Doc Fiehler knew nothing about poker, so he remained in the dining room playing bridge with the wimmenfolk. At one point, he got up and wandered into the poker parlor and stood watching us gambling away our life savings in nickel-ante poker.
Tom Kelly, spotting Doc, got up and offered him a seat at the poker table. Doc initially refused, saying he knew nothing about the game.
“We’ll tell you,” the five of us volunteered at once, smelling fresh blood for our game.
Doc did finally consent to sit in for a few hands. He was so foreign to the rules that we had to tell him when he had won.
And we had to tell him that far too often. Before the session was over, he possessed every nickel, dime and quarter at the table. We were busted he was $17.85 richer. One player threatened to ambush him on his way home. I still hold fast to the conviction that we were sandbagged.
As it is with life, we all moved on. I moved back to the Baton Rouge area, settling in nearby Denham Springs and Tom Kelly ended up back in Winn Parish where he had begun. A native of Gaar’s Mill, his first job was with the Winn Parish Enterprise. It was only natural that the yellow dog Democrat (a phrase coined by Harry Truman’s mother, who said she’d vote for a yellow dog before she’d vote Republican) would return to his roots. He founded The Piney Woods Journal in 1997. The monthly publication was geared to, but certainly not restricted to, Louisiana’s timber industry.
Earlier this week, I received an email that Tom sent to his correspondents:
This is to notify you officially that The Piney Woods Journal will cease operations under my ownership with the edition of May, 2019, completing 22 years of continuous publication. As of now, there are no buyer operators waiting in the wings to take over, and unless one steps up in the meantime, we will be closed.
This decision has not been made lightly. The Journal has become a part of the landscape in the region, largely because of your commitment to writing on subject matter that is of particular interest to a readership that has grown and remained loyal from the beginning. However, after several false starts, there appears to be no ready buyer waiting outside our door, and I am not able to do the things that I once did to contribute to the news/editorial/advertising mix that has made The Journal a unique media presence in what many continue to say is a dying industry. I would make a point that if it is dying, it is due to many self-inflicted faults (think Gannett, etc.) by a generation that believes that nothing is real except Google and Facebook.
This month, if I live to see it, I will be 88 years old. I have continuing health issues that prevent me from doing things I used to do on behalf of the paper, and which others are not in a position to do, for various reasons. My wife Miriam is entirely home bound with her own ailments. We have been at this together for thirty-five years. We live with pills and potions by the hour, and spend our most creative energies seeing after ourselves and, of course, our current “family” of growing puppies and their mama.
As the saying goes, it’s been real.
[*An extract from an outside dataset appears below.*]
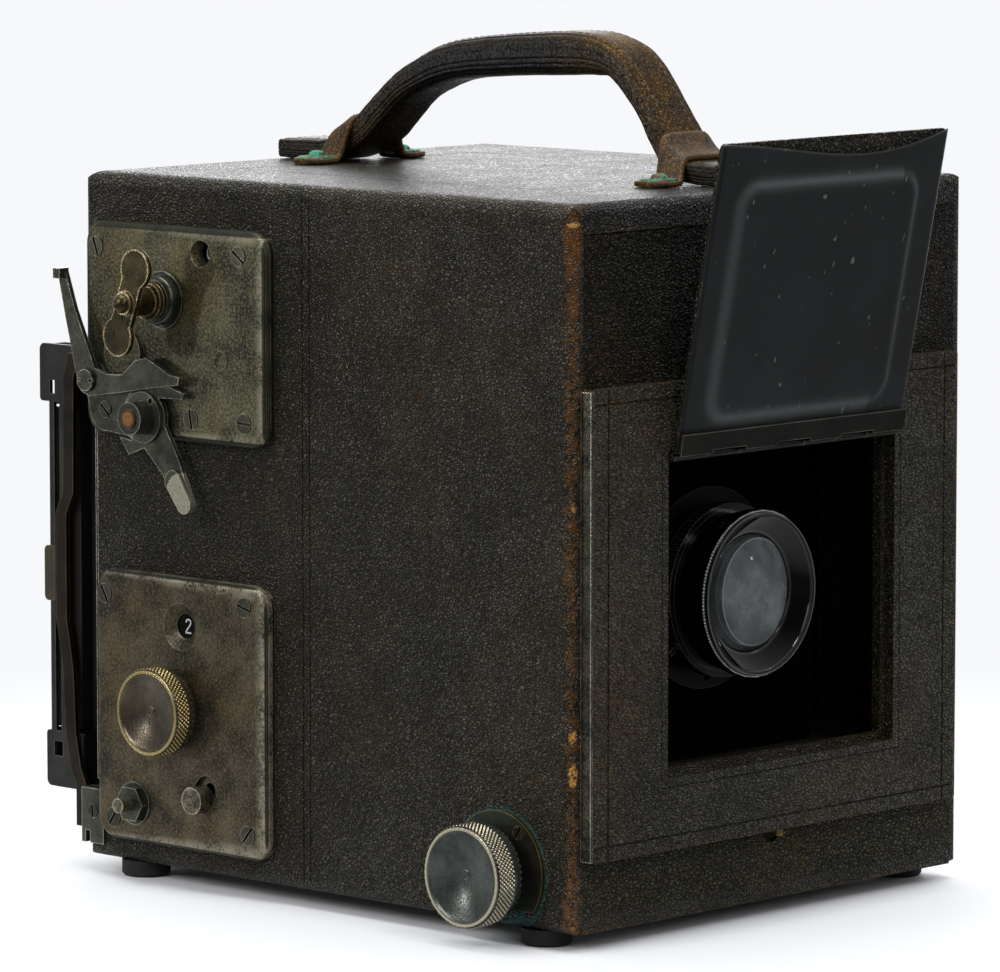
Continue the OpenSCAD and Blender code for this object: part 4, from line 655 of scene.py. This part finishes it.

And now our participation will end; unless there is a knock on the door down at 104 North Third, the Piney Woods Journal’s residence, with someone bringing a check to purchase our operation, we’ll see y’all in the funny papers.
Good luck, good writing, and good life to all of you.
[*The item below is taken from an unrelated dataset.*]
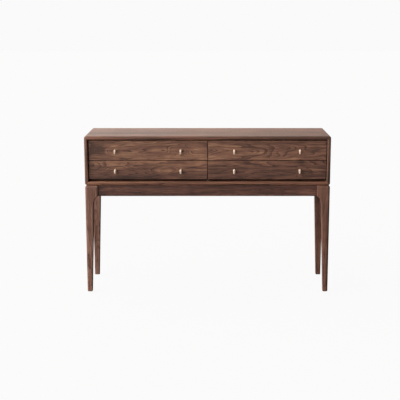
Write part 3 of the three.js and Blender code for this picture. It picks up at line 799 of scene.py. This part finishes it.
def knob_places(drawer):
    """The place halfway between a drawer's knobs, on the face of its front, and their distance."""
    screws = [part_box(f"{drawer}_drawer_{side}_knob_screw") for side in ("left", "right")]
    left, right = ((low + high) / 2 for low, high in screws)
    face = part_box(drawer + "_drawer_front")[0].y
    return Vector(((left.x + right.x) / 2, face, left.z)), right.x - left.x


def make_satin_metal():
    """Metal with fine scratches, whose colour and gloss change a little from place to place."""
    tree, given, out = shader_group("Satin metal", {
        "Scratches": (900.0, 900.0, 900.0),
        "Roughness": 0.3,
        "Dull shade": (0.5, 0.5, 0.5, 1.0),
        "Bright shade": (0.7, 0.7, 0.7, 1.0),
    }, {"Color": "Color", "Roughness": "Float", "Height": "Float"})
    place = put(tree, "TexCoord").outputs["Object"]
    cloud = noise(tree, place, (260.0, 260.0, 260.0), detail=3.0).outputs["Fac"]
    scratch = noise(tree, place, given["Scratches"], detail=2.0).outputs["Fac"]
    bright = between(tree, cloud, 0.3, 0.7)
    colour = blend_colours(tree, bright, given["Dull shade"], given["Bright shade"])
    tree.links.new(colour, out["Color"])
    rough = number(tree, "MULTIPLY_ADD", scratch, 0.16, given["Roughness"])
    tree.links.new(number(tree, "MULTIPLY_ADD", cloud, 0.08, rough), out["Roughness"])
    tree.links.new(scratch, out["Height"])
    return tree


satin_metal = make_satin_metal()


def metal(name, shades, roughness, scratches, metallic=1.0):
    """Satin metal in a dull and a bright shade. Its rubbed edges have the third shade. The
    scratches are counted per metre on each axis."""
    material = bpy.data.materials.new(name)
    material.use_nodes = True
    tree = material.node_tree
    surface = tree.nodes["Principled BSDF"]
    dull, bright, rubbed = (shade(code) for code in shades)
    satin = placed(
        tree, satin_metal, scratches=scratches, roughness=roughness,
        dull_shade=dull, bright_shade=bright,
    )
    worn = placed(tree, edge_wear, reach=0.0008, strength=0.8).outputs["Wear"]
    colour = blend_colours(tree, worn, satin.outputs["Color"], rubbed)
    tree.links.new(colour, surface.inputs["Base Color"])
    tree.links.new(satin.outputs["Roughness"], surface.inputs["Roughness"])
    bump = {"Height": satin.outputs["Height"], "Strength": 0.12, "Distance": 0.00005}
    tree.links.new(put(tree, "Bump", bump).outputs["Normal"], surface.inputs["Normal"])
    surface.inputs["Metallic"].default_value = metallic
    return material


BRASS_SHADES = ("#d1b69c", "#ddc8b4", "#eaddd4")
brass = metal(
    "pale_brass", BRASS_SHADES, roughness=0.36, scratches=(900.0, 900.0, 5000.0), metallic=0.3,
)
knob_pair = make_knob_pair()
for drawer in FRONT_FIGURES:
    place, apart = knob_places(drawer)
    pair = grow(drawer + "_knobs", knob_pair, apart=apart, place=place, material=brass)
    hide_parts(f"{drawer}_drawer_left_knob", f"{drawer}_drawer_right_knob")
    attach(pair, drawer + "_drawer")


# ---- Knob screws -----------------------------------------------------------------------------
# A zinc-plated screw goes through the drawer front from inside the box and into the post of each
# knob. Its domed head has a crossed slot and lies on the back of the front.

SCREW = {
    "Shank radius": 0.002,
    "Shank": 0.026,
    "Point": 0.0005,
    "Head radius": 0.004,
    "Head height": 0.0024,
    "Slot width": 0.001,
    "Slot depth": 0.0012,
}


def make_screw_pair():
    sizes = {**SCREW, "Apart": 0.32, "Place": (0.0, 0.0, 0.0), "Material": None}
    tree, given, out = geometry_tree("Pair of knob screws", sizes)
    shank, head, height = given["Shank radius"], given["Head radius"], given["Head height"]

    # From the middle of the domed head to its rim, in to the shank, and down to the point
    dome = {"Start": at(tree, y=height), "Middle": at(tree, head, height), "Resolution": 6}
    dome["End"] = at(tree, head, number(tree, "MULTIPLY", height, 0.4))
    dome = step(tree, "CurveQuadraticBezier", dome)
    seat = step(tree, "CurvePrimitiveLine", {"Start": at(tree, head), "End": at(tree, shank)})
    end = number(tree, "MULTIPLY", given["Shank"], -1.0)
    shoulder = at(tree, shank, number(tree, "ADD", end, given["Point"]))
    narrow = at(tree, number(tree, "SUBTRACT", shank, given["Point"]), end)
    taper = step(tree, "CurvePrimitiveLine", {"Start": shoulder, "End": narrow})
    tip = step(tree, "CurvePrimitiveLine", {"Start": narrow, "End": at(tree, y=end)})
    screw = turned(tree, joined(tree, dome, seat, taper, tip), around=24)

    # Two crossed slots, cut down into the head
    reach = number(tree, "MULTIPLY", head, 1.3)
    depth = number(tree, "MULTIPLY", given["Slot depth"], 2.0)
    slot = step(tree, "MeshCube", {"Size": at(tree, reach, given["Slot width"], depth)})
    slot = step(tree, "Transform", {"Geometry": slot, "Translation": at(tree, z=height)})
    turn = {"Geometry": slot, "Rotation": (0.0, 0.0, math.pi / 2)}
    for cutter in (slot, step(tree, "Transform", turn)):
        cut = {"Mesh 1": screw, "Mesh 2": cutter}
        screw = step(tree, "MeshBoolean", cut, operation="DIFFERENCE", solver="EXACT")
    screw = step(tree, "MergeByDistance", {"Geometry": screw, "Distance": 1e-5})
    screw = step(tree, "Transform", {"Geometry": screw, "Rotation": (-math.pi / 2, 0.0, 0.0)})
    pair = side_by_side(tree, screw, given["Place"], given["Apart"])
    pair = creased(tree, pair, angle=30)
    pair = step(tree, "SetMaterial", {"Geometry": pair, "Material": given["Material"]})
    tree.links.new(pair, out[0])
    return tree


STEEL_SHADES = ("#8f9498", "#b4b8bb", "#d5d8da")
steel = metal(
    "zinc_plated_steel", STEEL_SHADES, roughness=0.26, scratches=(1500.0, 1500.0, 1500.0),
)
screw_pair = make_screw_pair()
for drawer in FRONT_FIGURES:
    place, apart = knob_places(drawer)
    place.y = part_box(drawer + "_drawer_front")[1].y
    pair = grow(drawer + "_knob_screws", screw_pair, apart=apart, place=place, material=steel)
    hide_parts(f"{drawer}_drawer_left_knob_screw", f"{drawer}_drawer_right_knob_screw")
    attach(pair, drawer + "_drawer")


# ---- Room, light and camera ------------------------------------------------------------------
# A pale seamless studio floor in a white room, which is lit by large soft panels on the left, and a
# long lens a little above the table. Everything beyond the floor is one plain pale backdrop.

BACKDROP = 0.955
FLOOR_TONE = 0.03
FLOOR_GLOW = BACKDROP - 0.035  # the light that falls on the floor adds the rest
FLOOR_BOUNCE = 0.22  # the share of its light that the floor throws up
FLOOR_IN_GLOSS = 0.06  # and the share that glossy surfaces mirror
AMBIENT = (0.05, 0.05, 0.05)

# Each lit panel: the way to its middle, where its glow starts and where it is full (the cosine of
# the angle from there), and its light. The one behind the table is a little warmer.
PANELS = (
    ((-1.0, 0.0, 0.0), -0.3, 1.0, (2.5, 2.5, 2.5)),
    ((-0.97, 0.0, 0.26), 0.7, 0.95, (1.2, 1.2, 1.2)),
    ((-0.72, -0.6, 0.34), 0.7, 0.95, (2.4, 2.4, 2.4)),
    ((-0.55, 0.65, 0.52), 0.3, 1.0, (1.06, 0.97, 0.86)),
)


def make_floor():
    mesh = bpy.data.meshes.new("studio_floor")
    half = 30.0
    corners = [(-half, -half, 0.0), (half, -half, 0.0), (half, half, 0.0), (-half, half, 0.0)]
    mesh.from_pydata(corners, [], [(0, 1, 2, 3)])
    floor = bpy.data.objects.new("studio_floor", mesh)
    bpy.context.scene.collection.objects.link(floor)
    material = bpy.data.materials.new("pale_floor")
    material.use_nodes = True
    tree = material.node_tree
    tree.nodes.clear()
    seen = put(tree, "BsdfPrincipled", {
        "Base Color": (FLOOR_TONE, FLOOR_TONE, FLOOR_TONE, 1.0),
        "Roughness": 1.0,
        "Specular IOR Level": 0.0,
        "Emission Color": (1.0, 1.0, 1.0, 1.0),
        "Emission Strength": FLOOR_GLOW,
    })
    ray = put(tree, "LightPath").outputs
    fall = FLOOR_IN_GLOSS - FLOOR_BOUNCE
    bounce = number(tree, "MULTIPLY_ADD", ray["Is Glossy Ray"], fall, FLOOR_BOUNCE)
    bounce = put(tree, "BsdfDiffuse", {"Color": bounce})
    mixed = {0: ray["Is Camera Ray"], 1: bounce.outputs[0], 2: seen.outputs[0]}
    mixed = put(tree, "MixShader", mixed)
    put(tree, "OutputMaterial", {"Surface": mixed.outputs[0]})
    mesh.materials.append(material)


def make_room():
    world = bpy.data.worlds.new("white_room")
    world.use_nodes = True
    tree = world.node_tree
    tree.nodes.clear()
    towards = put(tree, "TexCoord").outputs["Generated"]
    light = AMBIENT
    for side, low, high, glow in PANELS:
        facing = vector(tree, "DOT_PRODUCT", towards, side)
        light = vector(tree, "MULTIPLY_ADD", between(tree, facing, low, high), glow, light)
    seen = put(tree, "Background", {"Color": (1.0, 1.0, 1.0, 1.0), "Strength": BACKDROP})
    lit = put(tree, "Background", {"Color": light})
    from_camera = put(tree, "LightPath").outputs["Is Camera Ray"]
    mixed = put(tree, "MixShader", {0: from_camera, 1: lit.outputs[0], 2: seen.outputs[0]})
    put(tree, "OutputWorld", {"Surface": mixed.outputs[0]})
    bpy.context.scene.world = world


make_floor()
make_room()

case_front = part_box("top_panel")[0].y
DISTANCE = 4.5774
EYE_HEIGHT = 1.368
DOWNWARD_TILT = 11.145
camera = bpy.data.cameras.new("camera")
camera.lens = 85.61
camera.sensor_width = 36.0
camera.shift_x = -0.0214
viewpoint = bpy.data.objects.new("camera", camera)
viewpoint.location = (0.005, case_front - DISTANCE, EYE_HEIGHT)
viewpoint.rotation_euler = (math.radians(90 - DOWNWARD_TILT), 0.0, 0.0)
bpy.context.scene.collection.objects.link(viewpoint)
bpy.context.scene.camera = viewpoint
bpy.context.scene.view_settings.view_transform = "Standard"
Needless to say, the announcement was like a punch in the gut. It caught me by surprise and produced an instant wave of nostalgia. The two of us had been through too many battles together and too many battles with each other for his message to be dismissed lightly.
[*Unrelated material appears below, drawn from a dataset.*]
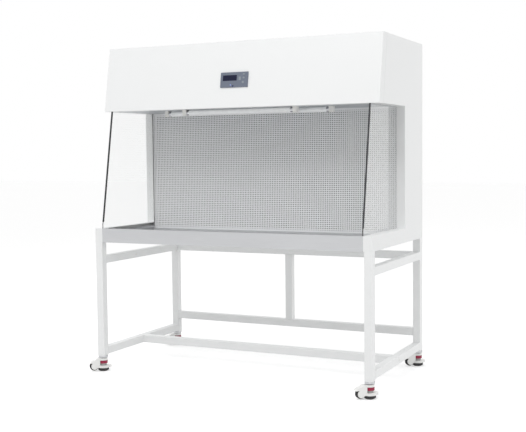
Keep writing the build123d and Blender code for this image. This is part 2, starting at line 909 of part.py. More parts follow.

I immediately fired off this message to Tom:
Tom, this truly saddens me on so many levels. Obviously, I share your sentiments about the death throes of news publications and I, too, place much of the blame on the Gannet and Facebook mentality. It’s an industry that I literally grew up in—as a man and as a journalist. But more than that, you and I have a connection that goes back more than 50 years and nothing can ever replace that. You took me under your wing and taught me about journalism. How you managed to have enough patience to do that I will never know, but know this: I will be forever grateful for that education and your tutorship and guidance. You are one of only a handful of people whom I admire and look up to and you will always be an inspiration and a source of encouragement to me. At the risk of sounding too maudlin, your announcement makes me feel as though I’ve lost something very personal—and I have.
Take care, my friend.
This was his response:
My greatest pride in the personal achievements in this profession that we follow are not in the words I write, but in the people I have been fortunate enough to bring in and help to grow as practitioners of our craft. Bill Davis. Eric Mahaffey. Nick Drewry. Jerry Pye. Derwood Brett. Buddy Davis. David Widener. David Specht. Several whose names have slipped my mind. And a brash, talented, industrious achiever of the writing arts named Tom Aswell. We called him Az. If I have left anything behind, it is in the talents of those who carry on even now. They all made me look better that I could have been alone. Several of a new generation joined up as contributors for this latest enterprise, which has provided me a new level of satisfaction.
Keep the faith.
What you leave behind, Tom, is a legacy that no journalism class could ever hope to teach. You taught integrity, dedication, and a love for the written word to dozens of fortunate reporters, editors and interns who had the good fortune to walk through the door of the Ruston Daily Leader. I was one of those and I will be forever richer for the experience.